Folly of Automakers
Published on Saturday, September 2, 2006 by the Boston Globe
Folly of Automakers
by Derrick Z. Jackson
 

Everything you need to know about American automakers was in four recent newspaper clippings. In the Aug. 25 USA Today, a review of the 2007 Cadillac Escalade and GMC Yukon Denali said they had ``many improvements, lavish presentation, but seating and space utilization are compromised despite large overall size."

Hit the brakes! How could it be that General Motors makes two metallic mastodons that are each over 5,600 pounds, nearly 17 feet long, 6 feet tall, and 6 feet wide, and still do not have enough space?

On the same day, The Wall Street Journal reviewed the Chevrolet Suburban and 3-ton Ford Expedition Extended Length. ``With their big gas tanks, a fuel stop can be jarring," the Journal said. ``It cost $97 to fill the Suburban, making it necessary to fish out a second AmEx card when we exceeded a station's $75 charge limit per credit card."

You must be kidding. For the fourth straight Labor Day, American soldiers are dying in a botched war in an oil-rich land. Big oil is exploiting wartime uncertainty by gouging Americans at the pump for record profits. Real wages for Americans have dropped since the invasion of Iraq.

What is Detroit's response? Cars that get 17 miles per gallon on the highway and cost nearly $100 to fill.

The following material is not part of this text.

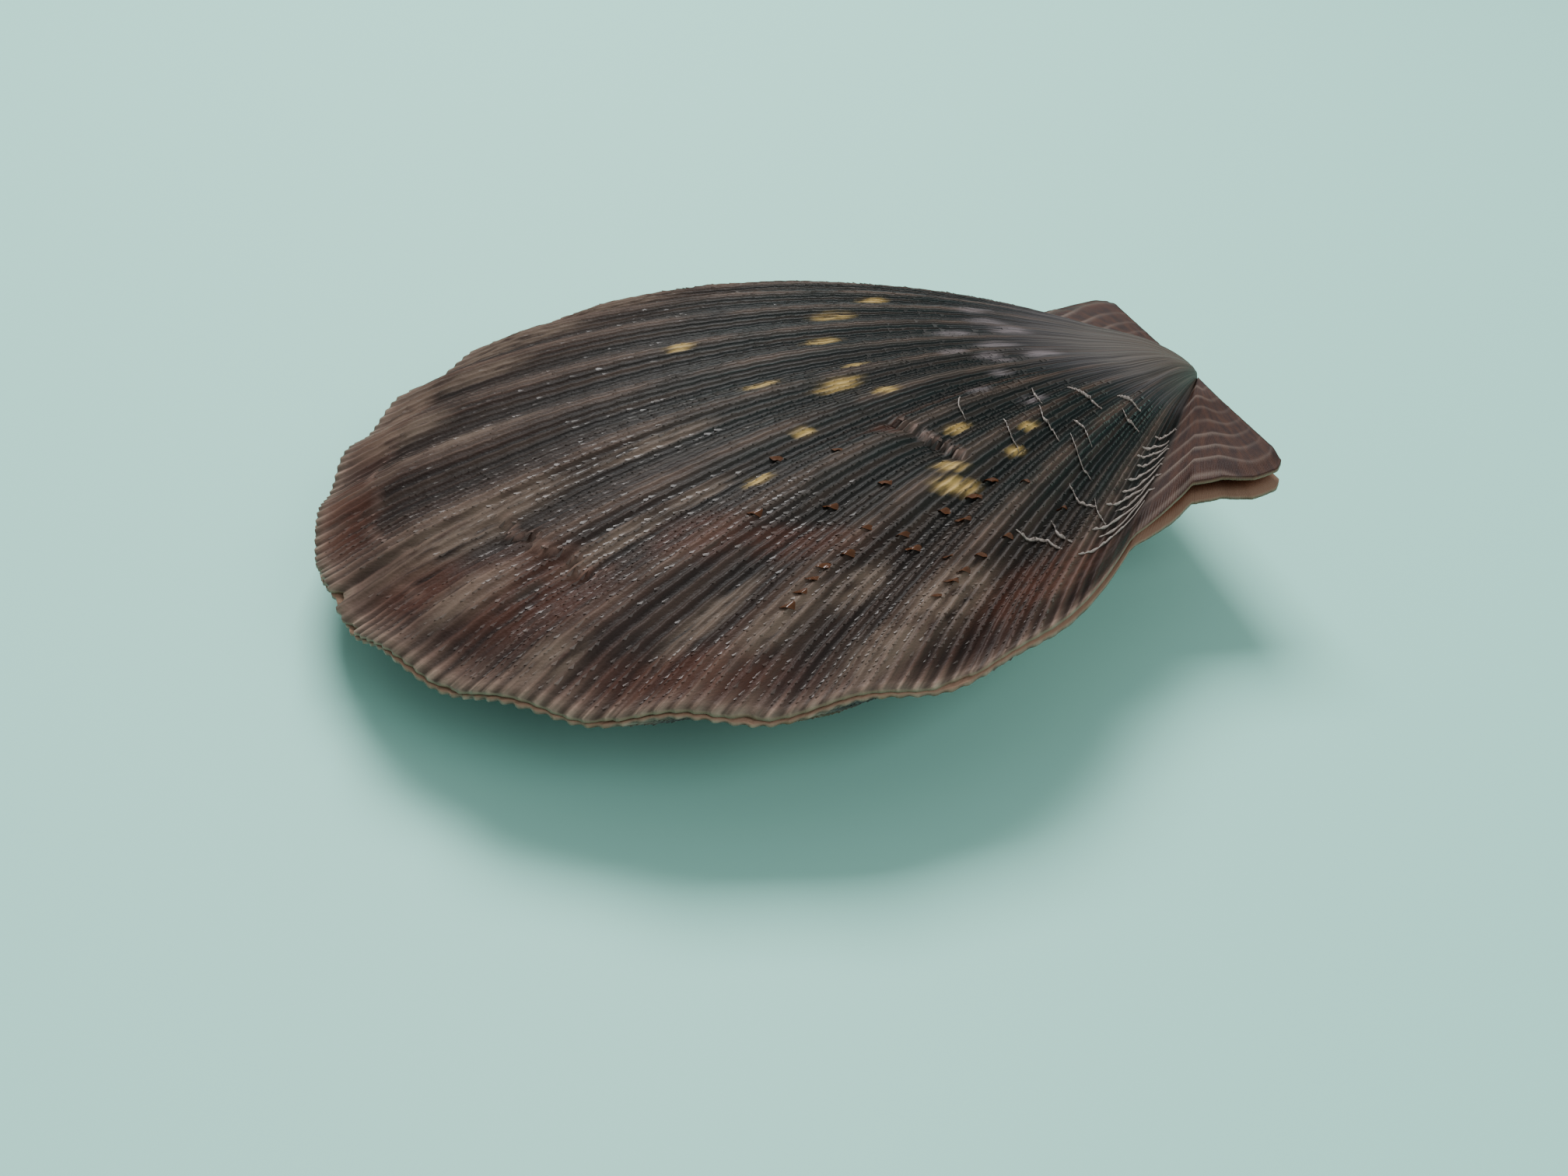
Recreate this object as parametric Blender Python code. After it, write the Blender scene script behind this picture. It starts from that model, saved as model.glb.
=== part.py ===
"""Closed scallop shell (Laevichlamys squamosa), a pair of valves joined by their hinge ligament.

The shell lies on the belly of its lower valve, as a dried specimen does on a table.

The shape is worked out in the shell's own frame, with the umbo at its origin:
  +X runs along the straight hinge line towards the front ears,
  +Y runs from the umbo to the ventral margin, across the disc,
  +Z points out through the upper valve, and the valves meet near Z = 0.
Every point of a valve lies on a ray from the umbo. Its growth is the share of that ray that it
has come along, from 0 at the umbo to 1 at the margin, so growth lines have one growth value.
"""

import math

import bmesh
import bpy
from mathutils import Matrix, Vector

# Driving dimensions, in metres.
SHELL_HEIGHT = 0.050  # umbo to ventral margin
UPPER_INFLATION = 0.0052  # height of the upper (left) valve's arch over its lip
LOWER_INFLATION = 0.0056  # depth of the lower (right) valve's arch under its lip
LIP_THICKNESS = 0.00036
WALL_THICKNESS = 0.0010
EAR_THICKNESS = 0.00050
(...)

The third item came a week earlier. In a year where Toyota passed Ford in US market sales and could pass GM globally by its end, what was the concept car for 2009 that GM CEO Rick Wagoner drove, claiming it ``talks profoundly about a new way of doing business at GM?" Surely it was a competitor to Toyota's 40-50 miles-per-gallon Prius. No, it was a muscle-bound Camaro.

The fourth item is near the end of this column. The first three prompt one to wonder why Ford just announced its biggest production cut since 1982, slashing fourth-quarter manufacturing of sport-utility vehicles and pickup trucks by 21 percent. Ford and GM had already announced staffing cuts totaling 60,000 US jobs.

Lately, they cannot even appeal directly to President Bush for relief, even though auto manufacturers and the National Auto Dealers Association gave more than two-thirds of their combined $5.3 million in 2004 election campaign contributions to Republican causes, according to the Center for Responsive Politics.

White House Press Secretary Tony Snow was recently asked if Bush would meet this year with the CEOs of General Motors, Ford, and DaimlerChrysler. This year, Bush had canceled meetings with the Big Three, once in May to run down to Yuma, Ariz., to declare that ``we're going to secure our borders."

Despite describing the auto industry as ``an important part of the American economy," Snow said, ``I have no earthly idea" when a meeting would take place. As Bush was in Yuma supposedly safeguarding us against Mexicans, GM behaved like an immigrant crawling through a sewer in the night, issuing virtually no publicity as it hired workers for a new plant in Mexico. Ford, according to leaked internal memos, is also planning expansions in Mexico.

Even if Bush met with the shriveling Big Three, the session probably would not amount to much more than extra CO{-2}. If Bush is still looking for weapons of mass destruction, the Big Three keep producing them. Ford and GM have bled tens of thousands of manufacturing jobs. Bush has bled 3 million of them. Bush keeps saying he will stay the course. The Big Three never veer off course. Bush says we're addicted to oil. The Big Three remain hooked on gas guzzlers.

None of them have an earthly idea why this year, for the first time, all top 10 cars and trucks selected by Consumer Reports were made by Japanese carmakers and why foreign automakers now provide a quarter of US auto jobs at plants here. That gets us to the fourth item.

Toyota announced last week that it would delay rolling out some new models for a few months. A spike in recalls and a Japanese investigation about recall practices have raised questions as to whether the soon-to-be top global automaker is sacrificing quality for growth. The problems compelled Toyota President Katsuaki Watanabe to bow to reporters in July and say, ``I take this seriously, and I see it as a crisis. I want to apologize deeply for the troubles we have caused."

You never see the CEOs of Detroit bow in apologia. All we see are more metallic mastodons. We all know what happened to the real mastodon.

Correction: In my previous column, I wrote that defense CEOs have been paid nearly $1 trillion since the Sept. 11, 2001, terrorist attacks. It was $1 billion.